Western intelligence experts remain puzzled by the maneuver. Although Chebrikov apparently played a pivotal role in bringing Gorbachev to power in 1985, his recent public statements suggested that he was lukewarm about too much glasnost. If Chebrikov’s new job makes him a watchdog over the activities of the Soviet security forces, his position may have been strengthened. On the other hand, as the Central Committee’s new law-and-order secretary, he must deliver on Politburo promises to turn the Soviet Union into a nation “governed by law.” Otherwise, he could be trampled in the next leadership shuffle.

It is not clear whether Gorbachev handpicked Kryuchkov as his new KGB chief, but the two shared a common patron in Yuri Andropov. Kryuchkov, whose affectionate nickname is said to be “Kryuk” (meaning hook), accompanied Gorbachev to last December’s Washington summit, marking him as a man to watch. A specialist in international operations, Kryuchkov is not closely associated with repressing dissidents during Gorbachev’s democratization effort. His appointment may be a signal that the Kremlin now attaches greater priority to KGB activities abroad. In the view of a U.S. State Department Soviet expert, “Gorbachev wants to narrow KGB responsibilities and get them out of police work.”

There have been signs in the glasnost-era press that the security empire is no longer exempt from criticism. Last year Soviet readers were shocked by reports that Ukrainian KGB officers had been dismissed for falsely arresting a muckraking Soviet journalist. That news seems almost tame compared with a recent scandal in Odessa. A senior KGB officer and a public prosecutor reportedly trumped up corruption charges that led to the false arrest of as many as 60 local officials. When the story broke in the press, the accused officials sued for libel — and lost.

In line with the mounting pressure for greater openness, the KGB has launched a public relations campaign. During an interview with Pravda last month, Chebrikov asserted that his personnel were now emphasizing “new attitudes.” He acknowleged there had been “grave violations” of legality during Stalin’s days and stressed his support for “broader democracy and greater openness.”
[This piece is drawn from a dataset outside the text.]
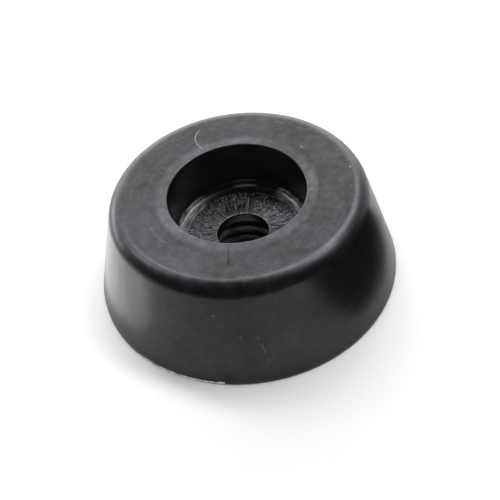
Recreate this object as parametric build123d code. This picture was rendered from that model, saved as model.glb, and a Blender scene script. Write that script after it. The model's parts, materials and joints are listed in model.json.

Perhaps the most striking example of the agency’s “new thinking” was an article last month in the ideological journal Kommunist by Vladimir Rubanov, a department head in the KGB research institute. Rubanov argued for an end to “the cult of secrecy,” which was preventing the Soviet Union from becoming an “information” society. He pointed out that although foreign specialists were allowed to visit military sites, Soviet journalists often could not even visit factories and economic institutions.

Only three days after the change of KGB chiefs, the leadership was reshuffled in the most populous of the country’s 15 republics. Vitali Vorotnikov, 62, premier of the Russian Republic (population: 144 million), was kicked upstairs into the presidency, making way for Alexander Vlasov, 56, a Gorbachev protege, to succeed him. As Interior Minister of the U.S.S.R., Vlasov had overseen a massive clean-up of the corruption-riddled police force. Now, with changes under way in the KGB, Gorbachev must decide who will replace Vlasov as top cop.